WHAT THIS TASK INVOLVES => Which lines contain the word "caption"? Return each of them as written.
----- SUPPLIED MATERIAL -----
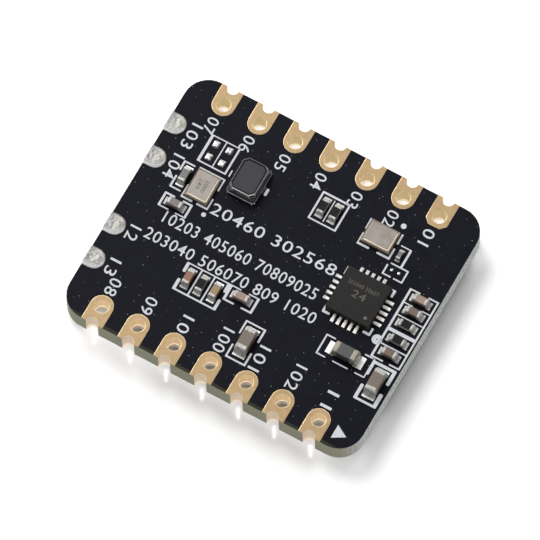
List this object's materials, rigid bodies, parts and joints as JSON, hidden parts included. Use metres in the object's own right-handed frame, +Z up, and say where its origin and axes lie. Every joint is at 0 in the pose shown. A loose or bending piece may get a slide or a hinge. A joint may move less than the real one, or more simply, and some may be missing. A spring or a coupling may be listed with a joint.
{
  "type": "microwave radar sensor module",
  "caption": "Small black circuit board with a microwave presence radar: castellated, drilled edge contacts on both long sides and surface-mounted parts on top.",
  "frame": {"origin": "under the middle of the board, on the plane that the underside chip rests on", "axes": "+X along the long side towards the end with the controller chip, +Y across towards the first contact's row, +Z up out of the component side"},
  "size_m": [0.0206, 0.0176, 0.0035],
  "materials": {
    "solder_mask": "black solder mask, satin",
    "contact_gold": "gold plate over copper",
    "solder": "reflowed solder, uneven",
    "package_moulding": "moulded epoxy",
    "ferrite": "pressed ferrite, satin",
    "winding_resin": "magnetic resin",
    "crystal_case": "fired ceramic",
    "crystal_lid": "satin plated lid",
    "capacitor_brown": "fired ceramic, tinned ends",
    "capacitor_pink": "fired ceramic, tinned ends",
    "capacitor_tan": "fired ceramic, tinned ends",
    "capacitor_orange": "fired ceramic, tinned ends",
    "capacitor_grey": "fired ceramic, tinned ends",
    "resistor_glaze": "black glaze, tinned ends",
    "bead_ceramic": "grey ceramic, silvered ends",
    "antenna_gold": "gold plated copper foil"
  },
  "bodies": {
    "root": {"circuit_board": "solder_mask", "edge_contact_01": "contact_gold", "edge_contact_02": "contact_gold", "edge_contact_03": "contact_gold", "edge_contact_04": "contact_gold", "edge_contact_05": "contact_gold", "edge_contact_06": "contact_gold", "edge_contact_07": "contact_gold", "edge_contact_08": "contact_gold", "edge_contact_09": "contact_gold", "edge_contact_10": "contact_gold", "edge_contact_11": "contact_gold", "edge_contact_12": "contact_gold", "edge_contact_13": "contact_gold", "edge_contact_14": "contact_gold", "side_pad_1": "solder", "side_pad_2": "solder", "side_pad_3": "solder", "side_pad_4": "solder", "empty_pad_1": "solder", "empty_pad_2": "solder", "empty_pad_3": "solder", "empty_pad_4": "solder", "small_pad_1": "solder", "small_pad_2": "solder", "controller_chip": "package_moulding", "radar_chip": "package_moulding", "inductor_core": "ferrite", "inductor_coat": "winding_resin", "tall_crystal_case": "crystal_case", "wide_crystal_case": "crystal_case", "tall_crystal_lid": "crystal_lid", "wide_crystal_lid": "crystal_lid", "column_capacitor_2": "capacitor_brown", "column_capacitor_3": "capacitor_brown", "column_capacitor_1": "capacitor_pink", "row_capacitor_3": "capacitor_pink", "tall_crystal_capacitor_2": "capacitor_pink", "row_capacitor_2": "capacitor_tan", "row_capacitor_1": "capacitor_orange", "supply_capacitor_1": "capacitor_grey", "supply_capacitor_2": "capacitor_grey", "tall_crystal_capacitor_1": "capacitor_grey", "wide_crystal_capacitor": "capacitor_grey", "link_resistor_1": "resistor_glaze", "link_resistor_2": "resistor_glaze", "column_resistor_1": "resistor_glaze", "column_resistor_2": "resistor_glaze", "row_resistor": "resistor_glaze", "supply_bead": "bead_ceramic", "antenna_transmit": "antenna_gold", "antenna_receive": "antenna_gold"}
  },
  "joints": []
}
-----
----- SUPPLIED MATERIAL -----
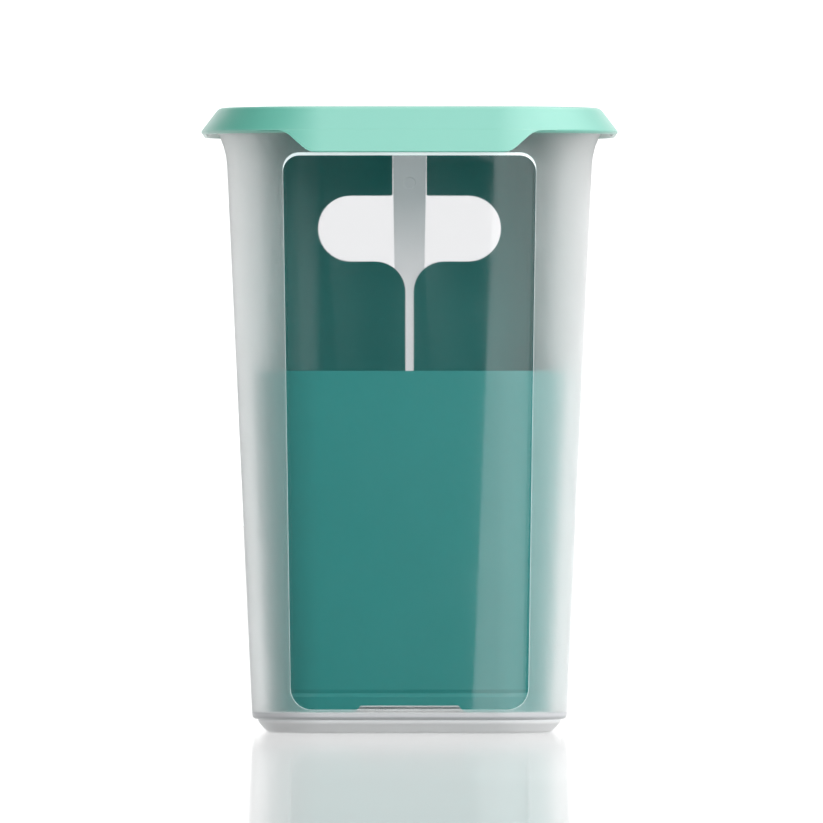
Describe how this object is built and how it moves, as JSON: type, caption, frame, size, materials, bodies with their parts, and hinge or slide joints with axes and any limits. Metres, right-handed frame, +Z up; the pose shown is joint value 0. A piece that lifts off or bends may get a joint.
-----
SOLVED EXERCISE =>
  "caption": "Small black circuit board with a microwave presence radar: castellated, drilled edge contacts on both long sides and surface-mounted parts on top.",
Describe how this object is built and how it moves, as JSON: type, caption, frame, size, materials, bodies with their parts, and hinge or slide joints with axes and any limits. Metres, right-handed frame, +Z up; the pose shown is joint value 0. A piece that lifts off or bends may get a joint.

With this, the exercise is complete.